Short exercise: Your task is to print all of the material verbatim.

=-=-=

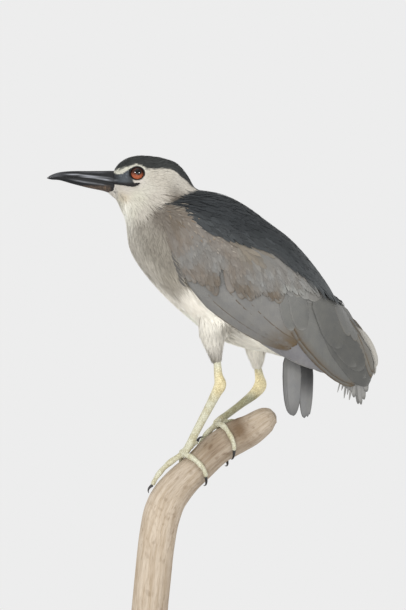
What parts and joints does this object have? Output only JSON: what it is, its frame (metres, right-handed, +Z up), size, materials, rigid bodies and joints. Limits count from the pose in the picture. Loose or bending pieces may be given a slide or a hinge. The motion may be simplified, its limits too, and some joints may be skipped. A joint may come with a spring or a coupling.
{
  "type": "black-crowned night heron mount",
  "caption": "Life-size black-crowned night heron, standing alert with wings folded on a bent length of driftwood, held by a rod on a plain wooden base.",
  "frame": {"origin": "middle of the underside of the stand's base", "axes": "+Z up; the bird faces -Y, and its left side is towards +X"},
  "size_m": [0.19, 0.3731, 0.5941],
  "materials": {
    "bill": "satin horn, blackish slate with paler streaks",
    "head_feather": "short soft feathers, black cap over cream face",
    "pale_feather": "soft cream feathers",
    "mantle_feather": "blackish green-grey feathers with a slight sheen",
    "wing_feather": "matt grey feathers",
    "eye": "polished, orange-red iris round a black pupil",
    "leg_skin": "pale yellow scaled skin",
    "claw": "dark polished horn",
    "driftwood": "bare weathered wood",
    "stand_wood": "dark stained, satin",
    "stand_steel": "brushed"
  },
  "bodies": {
    "root": {"bill_lower": "bill", "bill_upper": "bill", "claw_left_hind": "claw", "claw_left_inner": "claw", "claw_left_middle": "claw", "claw_left_outer": "claw", "claw_right_hind": "claw", "claw_right_inner": "claw", "claw_right_middle": "claw", "claw_right_outer": "claw", "eye_left": "eye", "eye_right": "eye", "foot_left": "leg_skin", "foot_right": "leg_skin", "head": "head_feather", "neck": "pale_feather", "perch": "driftwood", "shank_left": "leg_skin", "shank_right": "leg_skin", "stand_base": "stand_wood", "stand_rod": "stand_steel", "tail": "wing_feather", "thigh_left": "pale_feather", "thigh_right": "pale_feather", "trunk": "mantle_feather", "wing_left": "wing_feather", "wing_right": "wing_feather"}
  },
  "joints": []
}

=-=-=

Output of the exercise:
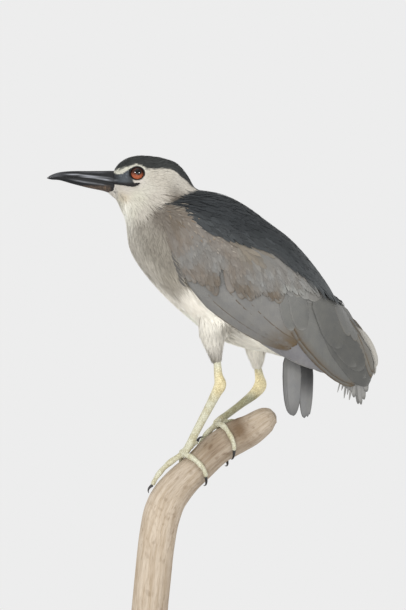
What parts and joints does this object have? Output only JSON: what it is, its frame (metres, right-handed, +Z up), size, materials, rigid bodies and joints. Limits count from the pose in the picture. Loose or bending pieces may be given a slide or a hinge. The motion may be simplified, its limits too, and some joints may be skipped. A joint may come with a spring or a coupling.
{
  "type": "black-crowned night heron mount",
  "caption": "Life-size black-crowned night heron, standing alert with wings folded on a bent length of driftwood, held by a rod on a plain wooden base.",
  "frame": {"origin": "middle of the underside of the stand's base", "axes": "+Z up; the bird faces -Y, and its left side is towards +X"},
  "size_m": [0.19, 0.3731, 0.5941],
  "materials": {
    "bill": "satin horn, blackish slate with paler streaks",
    "head_feather": "short soft feathers, black cap over cream face",
    "pale_feather": "soft cream feathers",
    "mantle_feather": "blackish green-grey feathers with a slight sheen",
    "wing_feather": "matt grey feathers",
    "eye": "polished, orange-red iris round a black pupil",
    "leg_skin": "pale yellow scaled skin",
    "claw": "dark polished horn",
    "driftwood": "bare weathered wood",
    "stand_wood": "dark stained, satin",
    "stand_steel": "brushed"
  },
  "bodies": {
    "root": {"bill_lower": "bill", "bill_upper": "bill", "claw_left_hind": "claw", "claw_left_inner": "claw", "claw_left_middle": "claw", "claw_left_outer": "claw", "claw_right_hind": "claw", "claw_right_inner": "claw", "claw_right_middle": "claw", "claw_right_outer": "claw", "eye_left": "eye", "eye_right": "eye", "foot_left": "leg_skin", "foot_right": "leg_skin", "head": "head_feather", "neck": "pale_feather", "perch": "driftwood", "shank_left": "leg_skin", "shank_right": "leg_skin", "stand_base": "stand_wood", "stand_rod": "stand_steel", "tail": "wing_feather", "thigh_left": "pale_feather", "thigh_right": "pale_feather", "trunk": "mantle_feather", "wing_left": "wing_feather", "wing_right": "wing_feather"}
  },
  "joints": []
}